# REQ UConnect Activation



## RTan3 (Aug 2, 2009)

I have the 6 disc REQ radio in my Routan which has the Uconnect buttons but I get a message that says Uconnect not available. After considerable research I found that it is possible to activate this on the REN models but does anyone know if there is a way I can activate the Uconnect on the REQ model?


----------



## Whataguy (Sep 5, 2003)

*Re: REQ UConnect Activation (RTan3)*

With the REQ, unless your vehicle was specified to have Uconnect on the dealer itemization, you do not have it. Your radiomay be Uconnect-ready. If so, you would need to buy a uconnect module and harness kit. Easy to install. Check my posts in the MyGig/JoyBox Upgrading post for further resources and website information to confirm. MrCD1(eBay) is a good resource, as is the unofficial MyGig forum. Either one could answer your question.

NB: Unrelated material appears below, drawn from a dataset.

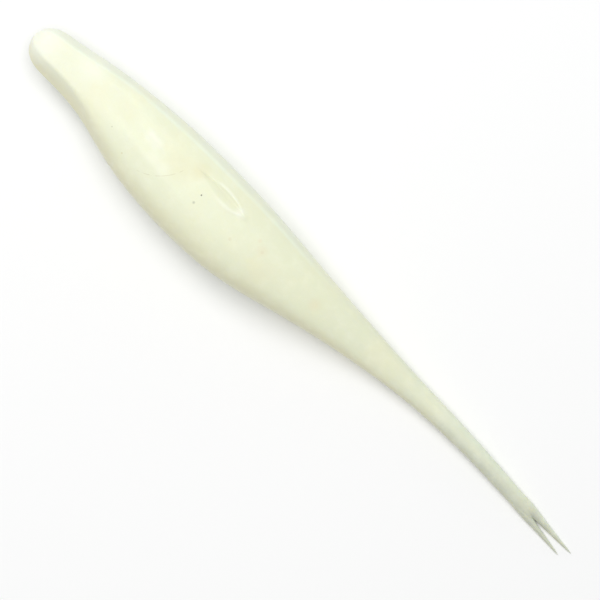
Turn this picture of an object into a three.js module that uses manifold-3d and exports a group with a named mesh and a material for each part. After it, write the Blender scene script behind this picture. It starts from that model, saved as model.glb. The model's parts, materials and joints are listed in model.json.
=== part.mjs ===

_Modified by Whataguy at 3:08 AM 8-2-2009_


----------



## RTan3 (Aug 2, 2009)

*Re: REQ UConnect Activation (Whataguy)*

Thank you for the post. It didn't make sense to me that everything would be there but just not activated but I was still hoping.... I will check out the sources you mentioned but I did found the part on the mopar website for $275 so I'm hoping MrCD1 will have a better price. I noticed you installed the REN. Did you add the rear monitors too? I am curious if it is easy to add them. We have the SE Routan so the ceiling compartments are there for the monitors. 
Thanks again,
Chris


----------



## Whataguy (Sep 5, 2003)

*Re: REQ UConnect Activation (RTan3)*

I was considering a REN, but bought a RER (NAV) afterwards for US$650 on eBay - a lucky steal. Most RERs are selling for around $1100 used, but some better deals can be found there. You can buy a MyGig REN for about US$400 in excellent shape on eBay. Remember however the MyGig for VW have one specific difference (only) - a red glow on the buttons (at night) - making it a little rarer. But this may not be such a big deal if one is not affected by it, as the Routan main guages are Chrysler blue and this matches the Chrysler MyGigs blue glow. 
There is one person selling a VW REN in this forum.
I had the OEM VES Entertainment 1 when I bought the car - one DVD screen in the back between rows 1 and 2. You can add one of two DVD screens, as it sounds like you are aware of this. Here is a VW parts list (from a dealer in Alberta) for the Routan that may provide you with some part numbers http://www.fifthavevw.com/pdf/parts/Routan.pdf. I have not searched for these on eBay or elsewhere, so I am not familiar on how easy it is to install these. Google "adding DVD on Caravan (or) Town and Country" to start your research.


_Modified by Whataguy at 8:34 PM 8-2-2009_


----------